CAD and scene scripts:
==================================================
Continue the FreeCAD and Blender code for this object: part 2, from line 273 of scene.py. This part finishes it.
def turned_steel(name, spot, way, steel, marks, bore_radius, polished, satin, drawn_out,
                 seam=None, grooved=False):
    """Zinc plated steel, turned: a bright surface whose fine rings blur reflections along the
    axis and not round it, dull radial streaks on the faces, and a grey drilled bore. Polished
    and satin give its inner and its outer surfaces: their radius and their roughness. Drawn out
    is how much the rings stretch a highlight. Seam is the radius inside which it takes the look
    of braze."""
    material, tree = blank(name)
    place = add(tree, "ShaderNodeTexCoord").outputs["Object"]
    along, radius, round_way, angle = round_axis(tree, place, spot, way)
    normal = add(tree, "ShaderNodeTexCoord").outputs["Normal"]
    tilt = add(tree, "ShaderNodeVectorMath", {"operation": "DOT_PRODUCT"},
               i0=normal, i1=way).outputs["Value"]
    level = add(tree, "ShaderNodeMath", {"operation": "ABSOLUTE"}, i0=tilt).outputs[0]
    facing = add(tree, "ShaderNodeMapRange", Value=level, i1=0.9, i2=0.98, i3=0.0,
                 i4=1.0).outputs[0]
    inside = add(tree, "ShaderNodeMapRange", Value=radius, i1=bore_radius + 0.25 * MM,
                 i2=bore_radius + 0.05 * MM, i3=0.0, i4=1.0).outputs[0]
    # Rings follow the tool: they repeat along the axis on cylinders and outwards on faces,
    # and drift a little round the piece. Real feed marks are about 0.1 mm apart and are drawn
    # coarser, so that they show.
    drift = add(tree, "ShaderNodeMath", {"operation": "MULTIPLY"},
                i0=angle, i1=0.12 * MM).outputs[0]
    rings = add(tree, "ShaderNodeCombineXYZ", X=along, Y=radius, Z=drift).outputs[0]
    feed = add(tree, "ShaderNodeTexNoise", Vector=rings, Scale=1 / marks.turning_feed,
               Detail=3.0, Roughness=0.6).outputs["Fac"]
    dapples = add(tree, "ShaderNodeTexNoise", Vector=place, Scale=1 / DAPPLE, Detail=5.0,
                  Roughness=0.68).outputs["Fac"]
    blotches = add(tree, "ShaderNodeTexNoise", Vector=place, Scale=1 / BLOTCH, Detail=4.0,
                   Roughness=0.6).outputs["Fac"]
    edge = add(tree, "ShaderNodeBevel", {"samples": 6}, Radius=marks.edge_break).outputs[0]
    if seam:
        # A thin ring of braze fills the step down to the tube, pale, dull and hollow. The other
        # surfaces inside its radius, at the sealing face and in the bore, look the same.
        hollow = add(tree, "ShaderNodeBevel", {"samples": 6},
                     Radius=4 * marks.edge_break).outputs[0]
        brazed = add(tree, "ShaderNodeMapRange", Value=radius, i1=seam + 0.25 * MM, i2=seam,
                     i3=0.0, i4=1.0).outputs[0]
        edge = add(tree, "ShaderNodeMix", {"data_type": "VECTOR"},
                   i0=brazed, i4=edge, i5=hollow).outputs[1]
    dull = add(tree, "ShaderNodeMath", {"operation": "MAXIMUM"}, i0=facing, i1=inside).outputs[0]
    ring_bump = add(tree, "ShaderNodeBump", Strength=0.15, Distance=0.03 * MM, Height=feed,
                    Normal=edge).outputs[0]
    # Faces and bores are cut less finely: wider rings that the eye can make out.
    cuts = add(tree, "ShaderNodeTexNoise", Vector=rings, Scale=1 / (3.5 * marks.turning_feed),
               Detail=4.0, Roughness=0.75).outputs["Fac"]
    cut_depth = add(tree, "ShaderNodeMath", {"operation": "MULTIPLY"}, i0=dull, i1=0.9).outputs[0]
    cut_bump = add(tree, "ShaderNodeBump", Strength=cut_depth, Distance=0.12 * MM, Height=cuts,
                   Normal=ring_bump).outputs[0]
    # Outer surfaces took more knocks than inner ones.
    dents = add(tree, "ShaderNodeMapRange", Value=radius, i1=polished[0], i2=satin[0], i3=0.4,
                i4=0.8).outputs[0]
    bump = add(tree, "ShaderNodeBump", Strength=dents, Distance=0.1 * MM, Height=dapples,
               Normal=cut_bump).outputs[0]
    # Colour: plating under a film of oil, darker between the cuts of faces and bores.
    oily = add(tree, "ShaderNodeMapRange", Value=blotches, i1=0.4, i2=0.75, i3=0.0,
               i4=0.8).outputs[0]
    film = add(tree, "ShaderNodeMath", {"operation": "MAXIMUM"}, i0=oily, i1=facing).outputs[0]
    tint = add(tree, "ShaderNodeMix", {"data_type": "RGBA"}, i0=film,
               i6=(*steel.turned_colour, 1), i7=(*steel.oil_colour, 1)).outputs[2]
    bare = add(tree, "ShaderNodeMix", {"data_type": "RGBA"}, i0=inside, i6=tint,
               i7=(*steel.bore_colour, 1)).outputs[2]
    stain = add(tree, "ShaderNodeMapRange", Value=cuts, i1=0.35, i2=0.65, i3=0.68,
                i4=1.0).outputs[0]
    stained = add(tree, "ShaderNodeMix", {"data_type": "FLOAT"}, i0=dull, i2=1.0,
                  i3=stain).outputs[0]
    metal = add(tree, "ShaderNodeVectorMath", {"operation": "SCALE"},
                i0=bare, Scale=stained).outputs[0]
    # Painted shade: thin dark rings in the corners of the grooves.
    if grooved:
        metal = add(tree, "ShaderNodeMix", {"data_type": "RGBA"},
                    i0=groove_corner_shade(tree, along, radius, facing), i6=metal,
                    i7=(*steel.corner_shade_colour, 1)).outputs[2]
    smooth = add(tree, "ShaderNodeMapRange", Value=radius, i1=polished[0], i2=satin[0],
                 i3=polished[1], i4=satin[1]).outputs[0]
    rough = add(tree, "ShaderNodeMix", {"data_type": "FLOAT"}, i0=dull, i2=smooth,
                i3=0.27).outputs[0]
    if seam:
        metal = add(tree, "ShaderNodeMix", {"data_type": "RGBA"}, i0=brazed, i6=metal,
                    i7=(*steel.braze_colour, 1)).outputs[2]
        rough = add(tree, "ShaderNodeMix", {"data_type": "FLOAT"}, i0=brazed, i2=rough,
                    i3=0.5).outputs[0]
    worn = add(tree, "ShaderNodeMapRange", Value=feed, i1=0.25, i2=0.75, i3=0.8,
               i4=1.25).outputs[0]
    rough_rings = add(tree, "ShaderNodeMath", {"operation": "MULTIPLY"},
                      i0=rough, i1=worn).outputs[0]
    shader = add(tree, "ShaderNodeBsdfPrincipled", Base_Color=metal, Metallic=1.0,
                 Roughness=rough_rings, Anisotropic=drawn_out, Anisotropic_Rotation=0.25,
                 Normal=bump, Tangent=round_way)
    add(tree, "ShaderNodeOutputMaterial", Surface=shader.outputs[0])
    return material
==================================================
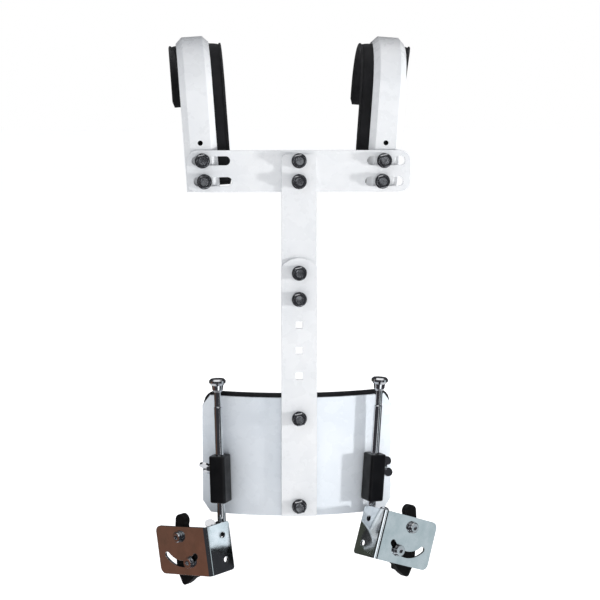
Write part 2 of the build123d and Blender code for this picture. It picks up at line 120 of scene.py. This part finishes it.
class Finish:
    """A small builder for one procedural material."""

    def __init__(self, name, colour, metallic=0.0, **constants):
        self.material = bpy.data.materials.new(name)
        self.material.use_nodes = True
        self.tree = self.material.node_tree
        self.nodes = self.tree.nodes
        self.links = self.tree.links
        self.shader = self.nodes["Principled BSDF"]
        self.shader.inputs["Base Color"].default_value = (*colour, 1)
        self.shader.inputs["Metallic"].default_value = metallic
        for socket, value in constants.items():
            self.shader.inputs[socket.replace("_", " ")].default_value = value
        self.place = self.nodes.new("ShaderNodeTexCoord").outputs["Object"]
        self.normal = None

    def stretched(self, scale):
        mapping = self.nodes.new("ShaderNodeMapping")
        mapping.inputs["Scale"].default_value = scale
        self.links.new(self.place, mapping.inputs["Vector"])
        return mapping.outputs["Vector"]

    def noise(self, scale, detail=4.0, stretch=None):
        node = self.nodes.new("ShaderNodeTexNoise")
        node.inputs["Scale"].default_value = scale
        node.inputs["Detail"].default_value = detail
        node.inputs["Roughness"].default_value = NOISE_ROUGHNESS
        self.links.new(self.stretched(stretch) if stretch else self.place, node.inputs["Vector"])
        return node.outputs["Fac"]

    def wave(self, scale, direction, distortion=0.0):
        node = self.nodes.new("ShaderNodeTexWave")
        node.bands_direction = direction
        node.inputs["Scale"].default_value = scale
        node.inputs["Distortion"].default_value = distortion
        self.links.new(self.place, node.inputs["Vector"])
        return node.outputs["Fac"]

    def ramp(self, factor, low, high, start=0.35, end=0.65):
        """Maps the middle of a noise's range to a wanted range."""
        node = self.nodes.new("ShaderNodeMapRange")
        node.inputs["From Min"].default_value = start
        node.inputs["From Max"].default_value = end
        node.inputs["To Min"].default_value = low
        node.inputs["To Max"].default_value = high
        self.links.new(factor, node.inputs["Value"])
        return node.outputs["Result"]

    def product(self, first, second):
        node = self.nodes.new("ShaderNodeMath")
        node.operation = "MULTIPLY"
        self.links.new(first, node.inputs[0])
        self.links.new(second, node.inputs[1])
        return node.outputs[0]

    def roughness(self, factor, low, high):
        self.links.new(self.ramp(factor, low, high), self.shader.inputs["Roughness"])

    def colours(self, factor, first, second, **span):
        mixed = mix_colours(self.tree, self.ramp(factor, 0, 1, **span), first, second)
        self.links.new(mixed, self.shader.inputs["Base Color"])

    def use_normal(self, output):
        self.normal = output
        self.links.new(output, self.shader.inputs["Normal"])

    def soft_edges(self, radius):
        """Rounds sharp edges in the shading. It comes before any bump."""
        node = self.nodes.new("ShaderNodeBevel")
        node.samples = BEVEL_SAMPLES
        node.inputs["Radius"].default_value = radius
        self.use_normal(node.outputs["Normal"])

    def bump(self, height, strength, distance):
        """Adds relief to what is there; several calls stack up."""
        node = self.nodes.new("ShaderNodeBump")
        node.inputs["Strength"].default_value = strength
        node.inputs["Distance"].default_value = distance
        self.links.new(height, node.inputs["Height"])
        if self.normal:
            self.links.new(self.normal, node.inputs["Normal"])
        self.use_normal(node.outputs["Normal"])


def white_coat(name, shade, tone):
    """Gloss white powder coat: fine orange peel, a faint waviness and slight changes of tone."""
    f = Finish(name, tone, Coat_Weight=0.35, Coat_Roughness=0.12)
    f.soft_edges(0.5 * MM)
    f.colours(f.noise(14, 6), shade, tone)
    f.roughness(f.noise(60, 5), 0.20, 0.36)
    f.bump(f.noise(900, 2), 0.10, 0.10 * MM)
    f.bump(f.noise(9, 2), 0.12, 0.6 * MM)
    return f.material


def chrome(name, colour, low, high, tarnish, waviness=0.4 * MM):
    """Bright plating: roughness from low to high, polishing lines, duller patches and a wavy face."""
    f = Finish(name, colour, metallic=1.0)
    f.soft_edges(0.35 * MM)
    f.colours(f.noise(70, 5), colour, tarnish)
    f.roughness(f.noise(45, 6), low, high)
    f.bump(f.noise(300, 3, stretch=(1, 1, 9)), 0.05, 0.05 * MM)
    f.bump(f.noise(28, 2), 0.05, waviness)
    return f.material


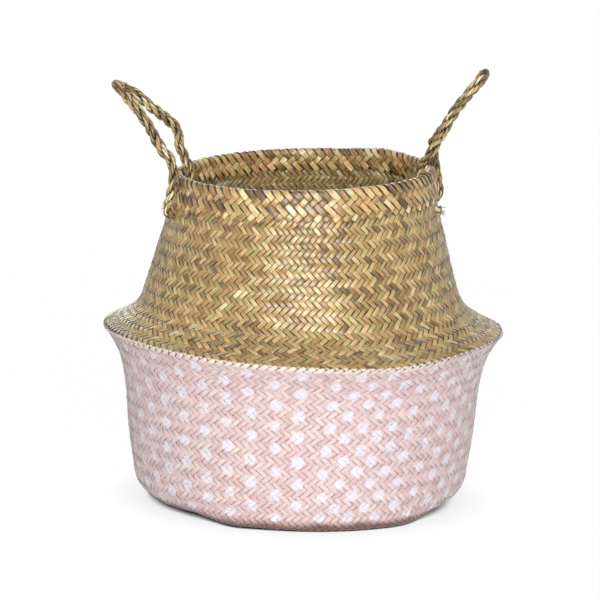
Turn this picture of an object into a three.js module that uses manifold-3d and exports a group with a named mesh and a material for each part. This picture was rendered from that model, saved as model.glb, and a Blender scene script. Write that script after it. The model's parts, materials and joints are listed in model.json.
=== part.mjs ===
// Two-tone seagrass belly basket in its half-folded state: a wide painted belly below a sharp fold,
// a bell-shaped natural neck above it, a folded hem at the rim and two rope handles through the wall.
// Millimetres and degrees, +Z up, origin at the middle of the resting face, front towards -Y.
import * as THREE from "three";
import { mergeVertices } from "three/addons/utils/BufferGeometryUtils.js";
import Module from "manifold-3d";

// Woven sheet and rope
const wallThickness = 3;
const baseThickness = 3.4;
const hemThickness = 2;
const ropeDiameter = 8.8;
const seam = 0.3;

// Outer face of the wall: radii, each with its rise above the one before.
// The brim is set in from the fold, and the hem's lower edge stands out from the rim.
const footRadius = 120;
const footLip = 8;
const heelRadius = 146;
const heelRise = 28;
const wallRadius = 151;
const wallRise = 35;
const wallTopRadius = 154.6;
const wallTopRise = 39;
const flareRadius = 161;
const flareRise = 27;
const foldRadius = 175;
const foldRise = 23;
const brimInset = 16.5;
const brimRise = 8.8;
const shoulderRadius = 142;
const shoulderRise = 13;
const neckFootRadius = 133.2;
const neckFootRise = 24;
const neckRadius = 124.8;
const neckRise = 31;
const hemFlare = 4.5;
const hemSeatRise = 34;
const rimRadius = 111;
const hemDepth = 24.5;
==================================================
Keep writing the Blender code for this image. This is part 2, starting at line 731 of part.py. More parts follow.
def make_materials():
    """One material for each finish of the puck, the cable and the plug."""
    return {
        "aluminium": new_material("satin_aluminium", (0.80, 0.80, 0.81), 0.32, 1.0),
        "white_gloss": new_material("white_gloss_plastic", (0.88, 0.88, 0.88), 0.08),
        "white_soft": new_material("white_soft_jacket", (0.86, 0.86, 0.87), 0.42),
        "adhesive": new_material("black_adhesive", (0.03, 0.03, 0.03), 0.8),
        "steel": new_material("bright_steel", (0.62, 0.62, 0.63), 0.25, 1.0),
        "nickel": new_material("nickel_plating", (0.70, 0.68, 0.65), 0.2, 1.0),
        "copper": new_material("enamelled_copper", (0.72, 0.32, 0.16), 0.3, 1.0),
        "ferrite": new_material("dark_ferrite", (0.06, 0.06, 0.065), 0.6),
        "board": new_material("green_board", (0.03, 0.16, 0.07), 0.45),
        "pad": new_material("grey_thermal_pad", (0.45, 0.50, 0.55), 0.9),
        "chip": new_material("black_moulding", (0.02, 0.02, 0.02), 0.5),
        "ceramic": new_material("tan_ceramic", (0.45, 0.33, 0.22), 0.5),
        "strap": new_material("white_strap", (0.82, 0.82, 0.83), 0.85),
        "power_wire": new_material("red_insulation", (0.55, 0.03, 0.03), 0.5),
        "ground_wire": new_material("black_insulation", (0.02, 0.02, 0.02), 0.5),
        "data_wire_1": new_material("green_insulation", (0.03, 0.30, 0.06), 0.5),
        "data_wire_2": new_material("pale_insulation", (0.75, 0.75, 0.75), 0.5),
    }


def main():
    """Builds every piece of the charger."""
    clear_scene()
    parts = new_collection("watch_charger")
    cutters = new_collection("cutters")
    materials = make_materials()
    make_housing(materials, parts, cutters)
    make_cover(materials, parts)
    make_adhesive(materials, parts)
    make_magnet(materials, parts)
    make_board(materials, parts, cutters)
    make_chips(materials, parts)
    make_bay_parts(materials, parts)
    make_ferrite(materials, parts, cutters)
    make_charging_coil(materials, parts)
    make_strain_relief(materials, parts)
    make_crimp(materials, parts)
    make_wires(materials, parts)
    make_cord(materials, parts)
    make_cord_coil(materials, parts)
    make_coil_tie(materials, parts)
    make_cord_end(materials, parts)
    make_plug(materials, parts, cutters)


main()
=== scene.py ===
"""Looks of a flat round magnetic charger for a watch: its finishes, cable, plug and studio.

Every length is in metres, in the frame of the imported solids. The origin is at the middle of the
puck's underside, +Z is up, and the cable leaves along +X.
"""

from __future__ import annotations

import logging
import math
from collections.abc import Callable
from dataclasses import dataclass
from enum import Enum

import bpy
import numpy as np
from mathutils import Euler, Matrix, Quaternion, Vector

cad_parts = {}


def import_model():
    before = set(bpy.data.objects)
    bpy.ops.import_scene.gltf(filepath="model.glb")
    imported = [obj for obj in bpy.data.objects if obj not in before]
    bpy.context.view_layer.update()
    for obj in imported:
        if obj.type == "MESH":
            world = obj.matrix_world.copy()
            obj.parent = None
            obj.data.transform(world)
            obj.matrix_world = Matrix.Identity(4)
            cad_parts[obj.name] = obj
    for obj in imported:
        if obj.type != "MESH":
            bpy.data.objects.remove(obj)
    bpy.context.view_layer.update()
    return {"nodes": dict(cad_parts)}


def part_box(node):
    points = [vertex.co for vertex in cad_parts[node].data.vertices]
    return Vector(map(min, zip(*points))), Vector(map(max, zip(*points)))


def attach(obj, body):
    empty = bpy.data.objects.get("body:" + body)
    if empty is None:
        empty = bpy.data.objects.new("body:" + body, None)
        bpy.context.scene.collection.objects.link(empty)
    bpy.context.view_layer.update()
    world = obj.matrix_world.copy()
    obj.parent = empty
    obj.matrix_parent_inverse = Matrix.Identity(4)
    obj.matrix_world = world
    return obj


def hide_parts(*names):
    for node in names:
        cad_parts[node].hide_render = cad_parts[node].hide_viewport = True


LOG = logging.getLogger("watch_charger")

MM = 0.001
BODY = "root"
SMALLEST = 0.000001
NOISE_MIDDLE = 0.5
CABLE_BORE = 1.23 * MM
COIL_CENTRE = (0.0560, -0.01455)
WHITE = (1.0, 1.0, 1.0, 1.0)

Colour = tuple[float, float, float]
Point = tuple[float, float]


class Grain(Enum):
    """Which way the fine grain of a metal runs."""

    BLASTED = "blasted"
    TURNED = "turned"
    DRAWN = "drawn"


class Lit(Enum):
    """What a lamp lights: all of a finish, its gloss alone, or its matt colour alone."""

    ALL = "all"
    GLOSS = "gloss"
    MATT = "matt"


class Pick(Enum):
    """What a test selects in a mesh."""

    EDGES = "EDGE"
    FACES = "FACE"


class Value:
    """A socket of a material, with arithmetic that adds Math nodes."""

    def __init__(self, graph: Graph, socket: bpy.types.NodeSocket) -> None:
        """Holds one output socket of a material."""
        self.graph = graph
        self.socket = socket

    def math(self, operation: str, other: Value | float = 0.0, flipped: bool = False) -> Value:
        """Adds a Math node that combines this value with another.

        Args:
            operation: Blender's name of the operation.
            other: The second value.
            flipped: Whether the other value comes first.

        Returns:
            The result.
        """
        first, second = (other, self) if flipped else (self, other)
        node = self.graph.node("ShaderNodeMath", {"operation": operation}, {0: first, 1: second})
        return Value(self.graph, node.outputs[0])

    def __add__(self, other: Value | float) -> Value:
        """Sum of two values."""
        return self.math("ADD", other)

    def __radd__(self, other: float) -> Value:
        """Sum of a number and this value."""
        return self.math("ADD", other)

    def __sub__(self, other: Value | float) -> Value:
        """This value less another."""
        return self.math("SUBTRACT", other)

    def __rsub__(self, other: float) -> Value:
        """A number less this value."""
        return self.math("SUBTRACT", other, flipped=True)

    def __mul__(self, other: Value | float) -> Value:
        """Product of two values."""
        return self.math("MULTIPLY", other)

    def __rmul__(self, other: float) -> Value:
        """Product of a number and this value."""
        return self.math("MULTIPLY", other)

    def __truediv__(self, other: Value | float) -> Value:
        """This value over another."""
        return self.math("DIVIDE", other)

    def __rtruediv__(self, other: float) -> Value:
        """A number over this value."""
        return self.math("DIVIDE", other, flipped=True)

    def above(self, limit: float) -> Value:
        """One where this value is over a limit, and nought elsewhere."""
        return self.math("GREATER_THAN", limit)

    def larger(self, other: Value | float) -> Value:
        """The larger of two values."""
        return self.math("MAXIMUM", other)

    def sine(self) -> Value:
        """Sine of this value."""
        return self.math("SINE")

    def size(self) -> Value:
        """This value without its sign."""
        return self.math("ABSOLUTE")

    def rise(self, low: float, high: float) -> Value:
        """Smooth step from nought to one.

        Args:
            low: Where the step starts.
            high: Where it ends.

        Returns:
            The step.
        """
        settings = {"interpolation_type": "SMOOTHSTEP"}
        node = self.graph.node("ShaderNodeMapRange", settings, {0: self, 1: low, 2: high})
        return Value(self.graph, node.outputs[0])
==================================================
What is needed –
Above this instruction are the records; retype exactly the lines from the one containing "materials = make_materials()" up to and including the one containing "cad_parts[obj.name] = obj".

Answer to the problem –
    materials = make_materials()
    make_housing(materials, parts, cutters)
    make_cover(materials, parts)
    make_adhesive(materials, parts)
    make_magnet(materials, parts)
    make_board(materials, parts, cutters)
    make_chips(materials, parts)
    make_bay_parts(materials, parts)
    make_ferrite(materials, parts, cutters)
    make_charging_coil(materials, parts)
    make_strain_relief(materials, parts)
    make_crimp(materials, parts)
    make_wires(materials, parts)
    make_cord(materials, parts)
    make_cord_coil(materials, parts)
    make_coil_tie(materials, parts)
    make_cord_end(materials, parts)
    make_plug(materials, parts, cutters)


main()
=== scene.py ===
"""Looks of a flat round magnetic charger for a watch: its finishes, cable, plug and studio.

Every length is in metres, in the frame of the imported solids. The origin is at the middle of the
puck's underside, +Z is up, and the cable leaves along +X.
"""

from __future__ import annotations

import logging
import math
from collections.abc import Callable
from dataclasses import dataclass
from enum import Enum

import bpy
import numpy as np
from mathutils import Euler, Matrix, Quaternion, Vector

cad_parts = {}


def import_model():
    before = set(bpy.data.objects)
    bpy.ops.import_scene.gltf(filepath="model.glb")
    imported = [obj for obj in bpy.data.objects if obj not in before]
    bpy.context.view_layer.update()
    for obj in imported:
        if obj.type == "MESH":
            world = obj.matrix_world.copy()
            obj.parent = None
            obj.data.transform(world)
            obj.matrix_world = Matrix.Identity(4)
            cad_parts[obj.name] = obj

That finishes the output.